AIM OF THE EXERCISE - Output the lines below exactly, please, from the first line until the line with "# Hidden and", counting both.

AVAILABLE DATA -
════════════════
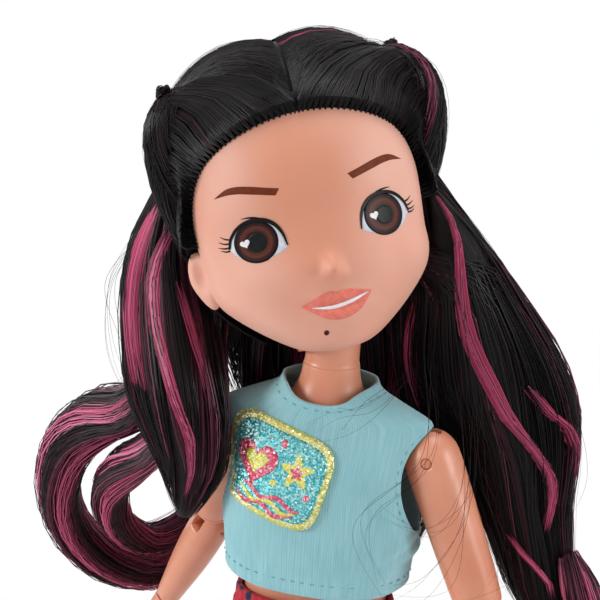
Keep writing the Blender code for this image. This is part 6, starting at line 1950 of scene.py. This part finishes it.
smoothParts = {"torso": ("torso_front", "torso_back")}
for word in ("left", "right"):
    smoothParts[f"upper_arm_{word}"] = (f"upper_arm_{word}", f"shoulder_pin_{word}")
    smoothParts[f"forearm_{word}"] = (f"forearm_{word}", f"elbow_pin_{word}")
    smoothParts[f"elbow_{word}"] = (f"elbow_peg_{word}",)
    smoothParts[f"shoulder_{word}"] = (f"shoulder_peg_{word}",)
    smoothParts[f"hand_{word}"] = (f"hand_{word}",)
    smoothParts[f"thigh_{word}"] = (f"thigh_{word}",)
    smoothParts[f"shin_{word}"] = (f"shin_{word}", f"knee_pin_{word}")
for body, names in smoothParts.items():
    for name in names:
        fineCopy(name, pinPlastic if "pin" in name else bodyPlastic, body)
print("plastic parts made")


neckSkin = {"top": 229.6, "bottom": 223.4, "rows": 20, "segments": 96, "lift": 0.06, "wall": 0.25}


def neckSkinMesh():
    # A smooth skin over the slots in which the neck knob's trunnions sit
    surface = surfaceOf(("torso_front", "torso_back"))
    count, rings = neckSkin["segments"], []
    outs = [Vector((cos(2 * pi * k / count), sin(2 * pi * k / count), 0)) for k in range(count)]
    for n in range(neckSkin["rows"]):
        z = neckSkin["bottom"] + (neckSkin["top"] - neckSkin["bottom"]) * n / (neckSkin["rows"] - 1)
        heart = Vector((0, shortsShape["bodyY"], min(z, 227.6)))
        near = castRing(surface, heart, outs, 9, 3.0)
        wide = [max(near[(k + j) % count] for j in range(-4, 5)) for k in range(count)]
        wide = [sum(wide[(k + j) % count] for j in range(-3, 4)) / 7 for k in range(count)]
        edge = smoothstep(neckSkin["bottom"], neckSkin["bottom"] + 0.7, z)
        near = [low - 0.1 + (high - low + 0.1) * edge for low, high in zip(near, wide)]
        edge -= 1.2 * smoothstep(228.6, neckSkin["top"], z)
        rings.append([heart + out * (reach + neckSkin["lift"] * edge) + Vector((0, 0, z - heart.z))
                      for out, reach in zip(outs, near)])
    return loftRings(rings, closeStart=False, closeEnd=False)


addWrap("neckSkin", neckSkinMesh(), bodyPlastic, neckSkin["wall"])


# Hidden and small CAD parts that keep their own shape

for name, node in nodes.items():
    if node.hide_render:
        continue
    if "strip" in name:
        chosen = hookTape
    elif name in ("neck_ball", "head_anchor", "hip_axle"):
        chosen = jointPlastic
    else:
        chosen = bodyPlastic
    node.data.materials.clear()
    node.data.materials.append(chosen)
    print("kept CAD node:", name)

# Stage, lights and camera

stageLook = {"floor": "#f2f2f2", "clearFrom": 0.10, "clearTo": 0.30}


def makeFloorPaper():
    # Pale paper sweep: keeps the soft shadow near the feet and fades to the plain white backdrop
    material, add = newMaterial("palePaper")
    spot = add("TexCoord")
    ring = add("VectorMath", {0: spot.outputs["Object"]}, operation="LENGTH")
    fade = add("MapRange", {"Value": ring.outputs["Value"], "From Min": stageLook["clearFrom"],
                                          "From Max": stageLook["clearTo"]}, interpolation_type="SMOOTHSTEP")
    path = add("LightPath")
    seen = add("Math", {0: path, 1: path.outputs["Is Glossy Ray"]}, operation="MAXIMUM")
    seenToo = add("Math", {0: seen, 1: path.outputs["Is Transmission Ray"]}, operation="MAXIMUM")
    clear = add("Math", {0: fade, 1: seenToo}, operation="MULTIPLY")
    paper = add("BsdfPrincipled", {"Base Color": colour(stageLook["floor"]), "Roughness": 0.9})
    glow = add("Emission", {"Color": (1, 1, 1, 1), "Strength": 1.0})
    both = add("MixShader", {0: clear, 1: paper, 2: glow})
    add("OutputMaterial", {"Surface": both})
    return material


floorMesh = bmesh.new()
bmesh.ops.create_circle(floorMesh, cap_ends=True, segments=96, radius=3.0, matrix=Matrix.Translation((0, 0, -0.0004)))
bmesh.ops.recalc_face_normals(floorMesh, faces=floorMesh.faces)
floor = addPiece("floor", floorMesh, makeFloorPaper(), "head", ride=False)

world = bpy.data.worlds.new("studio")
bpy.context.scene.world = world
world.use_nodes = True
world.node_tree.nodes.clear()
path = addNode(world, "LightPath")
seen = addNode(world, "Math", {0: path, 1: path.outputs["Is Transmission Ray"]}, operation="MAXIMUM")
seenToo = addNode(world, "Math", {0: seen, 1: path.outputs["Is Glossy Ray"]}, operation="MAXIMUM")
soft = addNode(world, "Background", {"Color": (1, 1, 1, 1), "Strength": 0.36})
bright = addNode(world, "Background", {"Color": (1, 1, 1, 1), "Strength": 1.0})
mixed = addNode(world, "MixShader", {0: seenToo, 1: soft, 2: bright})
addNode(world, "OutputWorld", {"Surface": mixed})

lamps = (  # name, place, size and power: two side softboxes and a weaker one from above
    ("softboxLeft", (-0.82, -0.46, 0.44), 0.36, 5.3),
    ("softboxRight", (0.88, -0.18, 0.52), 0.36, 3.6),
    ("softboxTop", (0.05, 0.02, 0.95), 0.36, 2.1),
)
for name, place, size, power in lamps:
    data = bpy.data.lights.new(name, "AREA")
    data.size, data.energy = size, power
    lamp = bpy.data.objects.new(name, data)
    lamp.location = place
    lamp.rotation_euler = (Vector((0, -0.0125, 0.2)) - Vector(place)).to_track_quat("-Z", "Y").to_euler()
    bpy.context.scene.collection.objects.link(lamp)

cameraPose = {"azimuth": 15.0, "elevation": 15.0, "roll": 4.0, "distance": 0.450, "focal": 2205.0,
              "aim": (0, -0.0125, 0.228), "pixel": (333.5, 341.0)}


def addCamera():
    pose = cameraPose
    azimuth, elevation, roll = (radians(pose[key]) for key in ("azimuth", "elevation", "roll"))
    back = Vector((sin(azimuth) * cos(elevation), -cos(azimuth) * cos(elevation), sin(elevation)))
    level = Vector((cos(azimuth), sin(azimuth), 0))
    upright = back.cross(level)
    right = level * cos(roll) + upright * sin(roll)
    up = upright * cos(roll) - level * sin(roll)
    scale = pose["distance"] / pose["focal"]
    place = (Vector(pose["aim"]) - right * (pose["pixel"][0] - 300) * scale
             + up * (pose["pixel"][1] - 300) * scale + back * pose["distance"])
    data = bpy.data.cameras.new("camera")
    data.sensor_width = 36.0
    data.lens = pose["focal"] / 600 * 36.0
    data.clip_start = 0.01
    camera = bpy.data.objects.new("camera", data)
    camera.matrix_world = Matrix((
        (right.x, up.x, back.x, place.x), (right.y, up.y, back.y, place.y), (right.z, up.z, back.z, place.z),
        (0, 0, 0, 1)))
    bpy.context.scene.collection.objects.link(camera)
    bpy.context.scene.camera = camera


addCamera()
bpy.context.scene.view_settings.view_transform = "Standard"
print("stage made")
════════════════
EXERCISE OUTPUT -
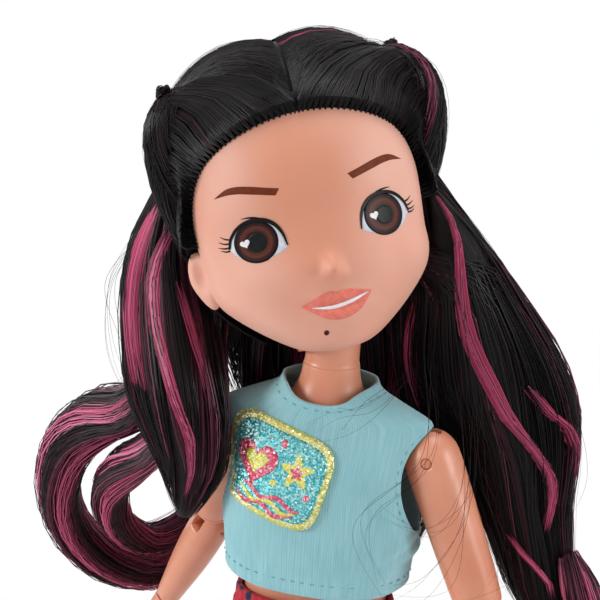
Keep writing the Blender code for this image. This is part 6, starting at line 1950 of scene.py. This part finishes it.
smoothParts = {"torso": ("torso_front", "torso_back")}
for word in ("left", "right"):
    smoothParts[f"upper_arm_{word}"] = (f"upper_arm_{word}", f"shoulder_pin_{word}")
    smoothParts[f"forearm_{word}"] = (f"forearm_{word}", f"elbow_pin_{word}")
    smoothParts[f"elbow_{word}"] = (f"elbow_peg_{word}",)
    smoothParts[f"shoulder_{word}"] = (f"shoulder_peg_{word}",)
    smoothParts[f"hand_{word}"] = (f"hand_{word}",)
    smoothParts[f"thigh_{word}"] = (f"thigh_{word}",)
    smoothParts[f"shin_{word}"] = (f"shin_{word}", f"knee_pin_{word}")
for body, names in smoothParts.items():
    for name in names:
        fineCopy(name, pinPlastic if "pin" in name else bodyPlastic, body)
print("plastic parts made")


neckSkin = {"top": 229.6, "bottom": 223.4, "rows": 20, "segments": 96, "lift": 0.06, "wall": 0.25}


def neckSkinMesh():
    # A smooth skin over the slots in which the neck knob's trunnions sit
    surface = surfaceOf(("torso_front", "torso_back"))
    count, rings = neckSkin["segments"], []
    outs = [Vector((cos(2 * pi * k / count), sin(2 * pi * k / count), 0)) for k in range(count)]
    for n in range(neckSkin["rows"]):
        z = neckSkin["bottom"] + (neckSkin["top"] - neckSkin["bottom"]) * n / (neckSkin["rows"] - 1)
        heart = Vector((0, shortsShape["bodyY"], min(z, 227.6)))
        near = castRing(surface, heart, outs, 9, 3.0)
        wide = [max(near[(k + j) % count] for j in range(-4, 5)) for k in range(count)]
        wide = [sum(wide[(k + j) % count] for j in range(-3, 4)) / 7 for k in range(count)]
        edge = smoothstep(neckSkin["bottom"], neckSkin["bottom"] + 0.7, z)
        near = [low - 0.1 + (high - low + 0.1) * edge for low, high in zip(near, wide)]
        edge -= 1.2 * smoothstep(228.6, neckSkin["top"], z)
        rings.append([heart + out * (reach + neckSkin["lift"] * edge) + Vector((0, 0, z - heart.z))
                      for out, reach in zip(outs, near)])
    return loftRings(rings, closeStart=False, closeEnd=False)


addWrap("neckSkin", neckSkinMesh(), bodyPlastic, neckSkin["wall"])


# Hidden and small CAD parts that keep their own shape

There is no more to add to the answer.